The ‘willing heart’ I wrote about yesterday has shared the history behind the Gibson guitar. You don’t want to miss this! What a blessing!
Soli Deo Gloria!
My wife and I well remember our church choir singing, God Will Make A Way. That’s the day we surrendered to God’s call. For the previous five years I’d served as senior pastor of a busy congregation but was struggling with a decision to become a church planter in another state.
Any move was frightening considering we had three children (yes, God has a sense of humor). More hesitation came because I was promised less than $4,000 year in salary and that was only for the first two years. This would definitely be a step of faith.
Not long after our decision and commitment, while praying I said to the Lord, “I wish I could still play a guitar.” Six years before, I had severed the end of my ring finger on my left hand and had it surgically reattached. Although an avid guitar player, a bone fragment made pressing guitar strings excruciatingly painful. In 1994, I sold all my guitars, including a unique and beautiful Gibson Blue Ridge.
Shortly after that prayer, I walked by our Youth Pastor’s office and spotted his guitar in a corner. On a whim, I walked in and picked it up. To my surprise, I played it without pain. I knew God had performed a miracle! A day or two later I called a friend who owned a music store and told him where we were going and what had happened. He offered to sell me an entry-level guitar at his cost, and again, I rejoiced. The following Monday, however, something else happened that bolstered my faith even more and confirmed our call to church planting.
While eating lunch at home, my friend who owned the music store called and said, “I know you have a thing for Gibson guitars. I have a deal for you.” He explained he was selling a 1974 Gibson J-50 Deluxe on consignment and had listed it the night before on Ebay but there had been no bids. He told me the Blue Book value was over $1500 at the time and if I wanted it, I could have it for $500 unless someone placed a bid. To be honest, I wanted that guitar but I declined the offer. We were on a tight budget. Saving money for our move was a higher priority.
My wife saw the disappointment on my face and asked what was wrong. I explained to her about the Gibson and my “grownup” decision. She surprised me a little when she said, “You know, if God wants you to have that guitar, He will provide.” I thought, “Yeah, right. Why would God want me to have that Gibson guitar?”
A little while later, in my office at the church, my secretary called and said I had a visitor. One of our older members, a recent widower, dropped by. We sat down at my table and he said, “I don’t know why, but God told me to give this to you.” He placed a check face down on the table and slid it across to me. I turned it over and – you guessed it – it was written to me for $500. I said to my visitor, “I guess God wants me to have that Gibson guitar.”

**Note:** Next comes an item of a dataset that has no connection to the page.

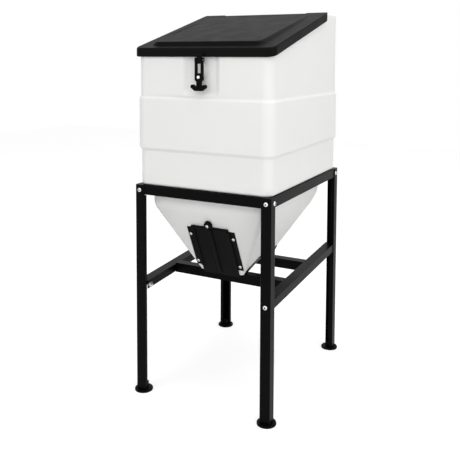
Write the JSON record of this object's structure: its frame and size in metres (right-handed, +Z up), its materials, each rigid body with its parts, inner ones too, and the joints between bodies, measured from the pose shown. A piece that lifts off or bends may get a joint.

Now it’s time to let that guitar go. One of our young men feels called to do missions and is raising money to be part of a ROW team. That Gibson was given to me for missions and it seems fitting that it be sold to invest in someone else’s first calling to mission work.
And, I am happy to say during 4 and a half years of serving in the other state, we never missed a bill or a meal. God will make a way!